A veterinary deal "would instantly negate the need for most of the current bureaucracy and physical border checks and give British exporters a fighting chance to regain the trade they’ve lost”, Allen said.

Despite a revival from mid-year as businesses got to grips with post-Brexit trading, the UK’s overall annual food, drink and tobacco exports to the EU had fallen by £2.7bn by November, going by European Commission data.

The BMPA, British Veterinary Association and CBI were among the organisations that last year called on the two sides to come to terms on a veterinary agreement.

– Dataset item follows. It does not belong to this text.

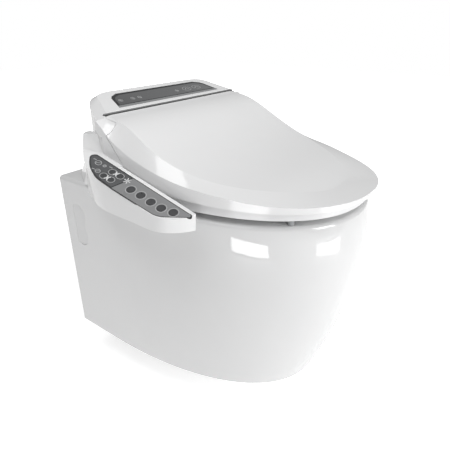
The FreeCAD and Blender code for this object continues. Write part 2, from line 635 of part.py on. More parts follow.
def lid_form(inset, rear_shift, low):
    """The lid's outside with a flat bottom, or the same form drawn inwards."""
    half, tip = L.lid_half_width - inset, L.lid_tip - inset
    crease = [Vector(across - 0.3 * inset, -back + rear_shift * (place == 0), height - inset)
              for place, (across, back, height) in enumerate(LID_CREASE)]
    edge = []
    for place, (back, height) in enumerate(LID_EDGE):
        ahead = max(0, (back - L.lid_start) / (L.lid_tip - L.lid_start))
        across = half * (1 - ahead ** 2.2) ** (1 / 2.2)
        back = back if back < L.lid_start else L.lid_start + ahead * (tip - L.lid_start)
        edge.append(Vector(across, -back + rear_shift * (place == 0), height - inset * 0.9))
    low_edge = [Vector(p.x, p.y, low) for p in edge]

    def mirrored(points):
        return [Vector(-p.x, p.y, p.z) for p in points]

    def nose(point, height):
        across = point.x
        middle = Vector(0, -tip, height)
        between = Vector(across * 0.5, point.y * 0.2 - tip * 0.8, (height * 2 + point.z) / 3)
        return curve_through([point, between, middle, mirrored([between])[0], mirrored([point])[0]])

    top_nose = nose(edge[-1], 373.3 - inset * 0.9)
    low_nose = nose(low_edge[-1], low)
    crease_nose = line(crease[-1], mirrored([crease[-1]])[0])
    right = [curve_through(points) for points in (crease, edge, low_edge)]
    left = [curve_through(mirrored(points)) for points in (crease, edge, low_edge)]
    faces = [Part.makeRuledSurface(right[0], left[0])]
    for rails in (right, left):
        faces.append(Part.makeRuledSurface(rails[0], rails[1]))
        faces.append(Part.makeRuledSurface(rails[1], rails[2]))
    faces.append(Part.makeRuledSurface(crease_nose, top_nose))
    faces.append(Part.makeRuledSurface(top_nose, low_nose))
    rear = [crease[0], edge[0], low_edge[0]]
    rear += reversed(mirrored(rear))
    faces.append(Part.Face(Part.makePolygon(rear + rear[:1])))
    faces.append(Part.Face(Part.Wire(Part.__sortEdges__(
        [right[2], low_nose, left[2], line(low_edge[0], mirrored(low_edge[:1])[0])]))))
    shell = Part.Shell(faces)
    shell.sewShape()
    return Part.Solid(shell)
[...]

The EU has agreed 12 phyto-sanitary deals, which in some cases include veterinary rules. Major agriculture exporters Canada and New Zealand are among the countries to have agreements with EU, giving their exporters a potential edge over British rivals.

Importers could soon face similar challenges to exporters, the BMPA said, if paperwork and costs were not reduced before Britain starts physically checking food sourced from the EU in July.

”This means that EU imports will suddenly become more expensive, and European exporters will become less inclined to keep supplying to the UK,” the BMPA said.

The UK imports around half the food consumed in the country, with half those goods coming from the EU. 

The BMPA said possible price increases would “add to the UK’s cost of living woes” and leave consumers “picking up the bill”.